(Rows from a dataset)
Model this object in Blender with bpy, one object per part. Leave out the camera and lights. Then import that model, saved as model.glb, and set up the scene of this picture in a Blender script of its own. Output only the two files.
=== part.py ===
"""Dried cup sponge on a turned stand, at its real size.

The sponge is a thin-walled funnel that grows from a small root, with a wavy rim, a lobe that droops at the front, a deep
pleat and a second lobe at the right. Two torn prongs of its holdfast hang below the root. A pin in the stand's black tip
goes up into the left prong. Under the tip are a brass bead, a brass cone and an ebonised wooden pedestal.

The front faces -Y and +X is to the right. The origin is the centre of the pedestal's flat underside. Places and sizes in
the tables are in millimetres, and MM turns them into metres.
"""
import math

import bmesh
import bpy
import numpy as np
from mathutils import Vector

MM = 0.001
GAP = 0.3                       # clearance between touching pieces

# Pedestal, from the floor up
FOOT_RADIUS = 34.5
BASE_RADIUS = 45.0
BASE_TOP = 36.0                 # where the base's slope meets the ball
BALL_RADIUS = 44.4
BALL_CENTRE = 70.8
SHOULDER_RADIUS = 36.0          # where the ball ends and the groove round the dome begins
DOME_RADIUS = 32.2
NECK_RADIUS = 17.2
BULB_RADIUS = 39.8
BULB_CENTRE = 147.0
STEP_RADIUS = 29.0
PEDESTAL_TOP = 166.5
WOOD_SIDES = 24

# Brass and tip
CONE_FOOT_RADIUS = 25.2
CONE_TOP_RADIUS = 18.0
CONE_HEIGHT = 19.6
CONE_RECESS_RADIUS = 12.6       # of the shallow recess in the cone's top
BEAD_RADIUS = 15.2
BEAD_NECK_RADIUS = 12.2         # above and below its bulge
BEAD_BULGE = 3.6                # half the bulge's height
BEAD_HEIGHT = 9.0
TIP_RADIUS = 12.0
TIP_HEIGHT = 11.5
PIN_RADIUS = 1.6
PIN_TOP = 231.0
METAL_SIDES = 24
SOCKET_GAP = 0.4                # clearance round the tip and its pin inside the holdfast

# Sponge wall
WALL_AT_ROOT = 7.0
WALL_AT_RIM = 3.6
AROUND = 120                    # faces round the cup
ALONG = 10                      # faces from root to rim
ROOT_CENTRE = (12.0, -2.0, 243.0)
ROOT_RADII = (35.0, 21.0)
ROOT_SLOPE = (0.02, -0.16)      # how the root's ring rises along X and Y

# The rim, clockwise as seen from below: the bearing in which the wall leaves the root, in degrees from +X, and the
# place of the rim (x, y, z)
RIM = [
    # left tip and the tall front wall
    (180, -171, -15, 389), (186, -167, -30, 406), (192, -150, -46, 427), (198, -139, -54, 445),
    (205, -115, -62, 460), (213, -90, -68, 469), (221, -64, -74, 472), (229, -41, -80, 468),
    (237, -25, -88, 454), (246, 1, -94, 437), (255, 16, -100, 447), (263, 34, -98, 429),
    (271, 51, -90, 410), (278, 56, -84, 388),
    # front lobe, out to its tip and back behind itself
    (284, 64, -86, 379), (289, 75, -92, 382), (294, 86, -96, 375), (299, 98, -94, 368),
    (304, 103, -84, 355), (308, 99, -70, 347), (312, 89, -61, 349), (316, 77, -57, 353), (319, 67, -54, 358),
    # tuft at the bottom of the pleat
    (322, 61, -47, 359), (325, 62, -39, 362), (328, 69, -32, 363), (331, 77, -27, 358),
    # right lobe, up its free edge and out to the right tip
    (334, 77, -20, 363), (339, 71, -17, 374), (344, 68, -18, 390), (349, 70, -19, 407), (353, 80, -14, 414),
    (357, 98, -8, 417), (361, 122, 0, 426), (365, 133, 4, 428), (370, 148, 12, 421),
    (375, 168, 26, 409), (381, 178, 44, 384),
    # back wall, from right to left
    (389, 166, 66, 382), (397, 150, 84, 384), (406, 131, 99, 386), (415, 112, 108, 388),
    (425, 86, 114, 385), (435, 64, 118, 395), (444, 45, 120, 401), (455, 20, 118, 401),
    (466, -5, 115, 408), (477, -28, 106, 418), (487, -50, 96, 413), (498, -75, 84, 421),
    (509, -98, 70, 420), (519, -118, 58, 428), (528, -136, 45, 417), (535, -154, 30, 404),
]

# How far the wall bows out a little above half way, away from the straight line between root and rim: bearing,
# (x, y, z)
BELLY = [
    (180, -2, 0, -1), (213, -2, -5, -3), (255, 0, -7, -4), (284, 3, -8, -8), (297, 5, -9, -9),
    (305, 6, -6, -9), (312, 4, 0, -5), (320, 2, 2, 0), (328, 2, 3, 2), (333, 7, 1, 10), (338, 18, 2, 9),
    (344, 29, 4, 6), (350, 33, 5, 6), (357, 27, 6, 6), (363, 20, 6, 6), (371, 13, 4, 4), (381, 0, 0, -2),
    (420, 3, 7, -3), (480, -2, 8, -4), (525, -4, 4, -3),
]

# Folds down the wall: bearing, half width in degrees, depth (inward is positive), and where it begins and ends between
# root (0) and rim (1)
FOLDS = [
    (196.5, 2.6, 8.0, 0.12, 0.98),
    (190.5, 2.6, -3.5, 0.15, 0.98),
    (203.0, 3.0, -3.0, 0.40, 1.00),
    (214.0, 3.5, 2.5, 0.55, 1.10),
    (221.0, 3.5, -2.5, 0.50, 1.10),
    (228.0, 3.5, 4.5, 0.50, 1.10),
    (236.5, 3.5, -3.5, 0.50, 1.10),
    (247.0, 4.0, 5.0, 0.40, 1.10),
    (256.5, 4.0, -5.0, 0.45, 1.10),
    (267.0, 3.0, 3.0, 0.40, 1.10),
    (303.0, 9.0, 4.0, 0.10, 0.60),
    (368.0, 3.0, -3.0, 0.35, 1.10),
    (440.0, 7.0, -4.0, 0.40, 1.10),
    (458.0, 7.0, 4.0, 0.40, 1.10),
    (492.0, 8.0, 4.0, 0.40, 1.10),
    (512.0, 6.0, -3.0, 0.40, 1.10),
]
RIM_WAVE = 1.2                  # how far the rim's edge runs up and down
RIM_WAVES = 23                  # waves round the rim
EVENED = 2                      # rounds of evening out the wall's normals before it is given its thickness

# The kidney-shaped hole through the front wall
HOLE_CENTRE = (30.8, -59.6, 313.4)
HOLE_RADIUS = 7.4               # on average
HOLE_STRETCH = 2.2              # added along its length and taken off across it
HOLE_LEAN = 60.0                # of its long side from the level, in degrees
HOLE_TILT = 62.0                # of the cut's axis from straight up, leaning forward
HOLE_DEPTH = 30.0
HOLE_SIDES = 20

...

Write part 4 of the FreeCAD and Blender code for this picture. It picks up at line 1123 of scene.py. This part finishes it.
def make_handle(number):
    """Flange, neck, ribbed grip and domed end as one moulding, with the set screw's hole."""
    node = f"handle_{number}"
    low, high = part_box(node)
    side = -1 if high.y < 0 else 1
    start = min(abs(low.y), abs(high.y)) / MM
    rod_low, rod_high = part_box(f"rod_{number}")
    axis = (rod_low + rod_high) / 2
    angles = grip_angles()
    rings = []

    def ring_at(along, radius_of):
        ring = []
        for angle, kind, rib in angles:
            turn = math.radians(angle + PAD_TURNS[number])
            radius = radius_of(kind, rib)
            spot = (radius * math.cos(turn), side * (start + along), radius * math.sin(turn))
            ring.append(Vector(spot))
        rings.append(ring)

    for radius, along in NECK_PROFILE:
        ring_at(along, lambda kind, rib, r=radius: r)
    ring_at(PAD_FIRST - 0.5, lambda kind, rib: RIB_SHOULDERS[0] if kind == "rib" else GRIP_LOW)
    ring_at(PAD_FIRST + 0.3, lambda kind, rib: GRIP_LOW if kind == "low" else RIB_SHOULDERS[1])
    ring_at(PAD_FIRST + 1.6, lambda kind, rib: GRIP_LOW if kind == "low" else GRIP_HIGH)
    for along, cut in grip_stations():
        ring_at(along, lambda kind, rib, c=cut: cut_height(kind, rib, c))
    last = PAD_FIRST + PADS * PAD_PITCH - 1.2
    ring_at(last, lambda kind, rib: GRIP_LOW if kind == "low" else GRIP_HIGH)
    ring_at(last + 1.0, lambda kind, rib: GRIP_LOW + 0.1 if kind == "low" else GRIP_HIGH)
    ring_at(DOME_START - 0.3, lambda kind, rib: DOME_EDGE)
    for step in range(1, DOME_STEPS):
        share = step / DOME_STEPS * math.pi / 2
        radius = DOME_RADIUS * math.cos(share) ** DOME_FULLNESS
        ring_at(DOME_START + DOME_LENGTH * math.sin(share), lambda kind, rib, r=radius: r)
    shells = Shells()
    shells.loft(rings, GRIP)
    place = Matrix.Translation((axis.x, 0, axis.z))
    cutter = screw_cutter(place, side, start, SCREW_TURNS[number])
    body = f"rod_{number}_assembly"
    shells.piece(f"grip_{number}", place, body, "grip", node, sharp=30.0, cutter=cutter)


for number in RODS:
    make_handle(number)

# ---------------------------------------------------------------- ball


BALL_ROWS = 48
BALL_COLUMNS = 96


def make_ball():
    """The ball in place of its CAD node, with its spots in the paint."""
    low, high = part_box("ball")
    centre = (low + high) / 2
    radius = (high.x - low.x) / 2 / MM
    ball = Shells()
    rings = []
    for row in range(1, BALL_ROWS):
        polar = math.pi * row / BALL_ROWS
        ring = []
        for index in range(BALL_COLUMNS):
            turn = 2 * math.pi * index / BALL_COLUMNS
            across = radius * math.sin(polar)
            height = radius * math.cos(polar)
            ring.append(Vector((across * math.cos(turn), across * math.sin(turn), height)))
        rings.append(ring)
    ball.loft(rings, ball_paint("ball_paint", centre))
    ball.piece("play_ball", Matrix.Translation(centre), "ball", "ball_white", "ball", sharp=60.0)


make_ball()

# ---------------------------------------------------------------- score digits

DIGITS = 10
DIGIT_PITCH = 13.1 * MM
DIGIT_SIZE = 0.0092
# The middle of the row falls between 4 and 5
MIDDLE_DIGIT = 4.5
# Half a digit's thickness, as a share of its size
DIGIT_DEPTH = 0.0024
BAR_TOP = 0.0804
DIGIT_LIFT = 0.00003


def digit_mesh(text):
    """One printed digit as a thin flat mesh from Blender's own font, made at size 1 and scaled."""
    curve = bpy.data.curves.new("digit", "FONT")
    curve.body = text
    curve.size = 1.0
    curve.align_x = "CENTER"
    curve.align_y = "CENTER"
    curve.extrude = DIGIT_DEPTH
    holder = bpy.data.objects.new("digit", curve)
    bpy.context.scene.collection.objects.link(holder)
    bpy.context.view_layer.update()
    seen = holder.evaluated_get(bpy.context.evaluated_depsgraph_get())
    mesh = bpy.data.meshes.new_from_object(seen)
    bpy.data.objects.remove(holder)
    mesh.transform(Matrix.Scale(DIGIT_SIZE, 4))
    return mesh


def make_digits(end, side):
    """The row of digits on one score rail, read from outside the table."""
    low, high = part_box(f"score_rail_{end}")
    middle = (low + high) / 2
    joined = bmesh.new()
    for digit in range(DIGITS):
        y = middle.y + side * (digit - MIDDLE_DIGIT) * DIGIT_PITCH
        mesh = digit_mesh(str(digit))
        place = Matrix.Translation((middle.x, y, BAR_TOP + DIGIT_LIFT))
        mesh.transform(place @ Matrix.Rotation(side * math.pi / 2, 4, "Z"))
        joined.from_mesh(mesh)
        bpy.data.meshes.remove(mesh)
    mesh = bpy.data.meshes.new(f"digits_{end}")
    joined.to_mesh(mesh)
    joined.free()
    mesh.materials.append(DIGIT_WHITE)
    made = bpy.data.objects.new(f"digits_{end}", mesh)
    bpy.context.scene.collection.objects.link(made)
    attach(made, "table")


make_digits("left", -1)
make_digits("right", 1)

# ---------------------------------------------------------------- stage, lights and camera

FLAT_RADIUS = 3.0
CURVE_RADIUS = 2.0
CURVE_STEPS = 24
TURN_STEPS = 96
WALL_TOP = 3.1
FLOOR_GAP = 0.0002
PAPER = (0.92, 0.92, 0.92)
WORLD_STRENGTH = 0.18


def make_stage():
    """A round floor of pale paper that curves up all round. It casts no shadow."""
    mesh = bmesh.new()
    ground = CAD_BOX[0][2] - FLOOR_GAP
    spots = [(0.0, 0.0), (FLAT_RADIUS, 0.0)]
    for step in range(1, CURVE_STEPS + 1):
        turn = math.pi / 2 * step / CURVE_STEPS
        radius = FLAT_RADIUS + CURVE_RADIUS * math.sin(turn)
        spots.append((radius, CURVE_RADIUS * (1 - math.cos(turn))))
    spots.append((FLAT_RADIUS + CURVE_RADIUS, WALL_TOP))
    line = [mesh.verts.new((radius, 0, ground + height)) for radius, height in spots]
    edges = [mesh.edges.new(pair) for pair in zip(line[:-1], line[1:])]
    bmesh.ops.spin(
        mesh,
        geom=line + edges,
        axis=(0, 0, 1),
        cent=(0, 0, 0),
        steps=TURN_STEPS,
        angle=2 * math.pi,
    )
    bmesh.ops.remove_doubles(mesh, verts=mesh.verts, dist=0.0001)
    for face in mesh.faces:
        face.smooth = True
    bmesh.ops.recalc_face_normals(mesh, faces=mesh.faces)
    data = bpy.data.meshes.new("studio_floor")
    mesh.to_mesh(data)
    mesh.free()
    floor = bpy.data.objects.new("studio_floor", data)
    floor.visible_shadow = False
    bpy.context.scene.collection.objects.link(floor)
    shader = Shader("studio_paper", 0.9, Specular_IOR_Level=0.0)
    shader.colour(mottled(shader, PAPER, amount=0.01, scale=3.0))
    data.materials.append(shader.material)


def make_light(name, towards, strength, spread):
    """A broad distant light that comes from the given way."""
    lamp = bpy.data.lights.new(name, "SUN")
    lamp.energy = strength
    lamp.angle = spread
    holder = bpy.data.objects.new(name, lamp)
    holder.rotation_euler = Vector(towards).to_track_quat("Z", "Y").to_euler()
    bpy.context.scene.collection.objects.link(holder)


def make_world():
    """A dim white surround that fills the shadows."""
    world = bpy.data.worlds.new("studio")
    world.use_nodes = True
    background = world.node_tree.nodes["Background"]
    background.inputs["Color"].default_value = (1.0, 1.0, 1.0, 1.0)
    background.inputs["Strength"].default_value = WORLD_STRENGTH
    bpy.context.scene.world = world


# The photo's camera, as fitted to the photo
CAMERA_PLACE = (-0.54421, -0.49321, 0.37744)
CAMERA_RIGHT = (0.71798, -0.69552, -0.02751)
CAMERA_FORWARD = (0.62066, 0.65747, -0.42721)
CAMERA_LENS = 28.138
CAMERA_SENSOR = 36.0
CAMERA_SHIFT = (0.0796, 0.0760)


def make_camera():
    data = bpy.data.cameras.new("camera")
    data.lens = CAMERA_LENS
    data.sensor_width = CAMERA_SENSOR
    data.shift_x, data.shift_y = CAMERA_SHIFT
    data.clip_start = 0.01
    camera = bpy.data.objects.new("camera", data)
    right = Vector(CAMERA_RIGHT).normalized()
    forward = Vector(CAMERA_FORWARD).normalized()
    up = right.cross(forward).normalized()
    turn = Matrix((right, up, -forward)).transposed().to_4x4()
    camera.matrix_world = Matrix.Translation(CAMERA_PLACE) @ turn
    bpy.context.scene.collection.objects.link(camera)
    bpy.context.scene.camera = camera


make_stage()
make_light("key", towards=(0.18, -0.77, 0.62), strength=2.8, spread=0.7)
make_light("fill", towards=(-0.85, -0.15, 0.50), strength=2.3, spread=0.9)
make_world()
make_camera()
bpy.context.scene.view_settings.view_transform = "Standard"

→ Goal of the exercise: Each line containing the word "lights" counts once; report the total alone.

→ Solution for this exercise: 3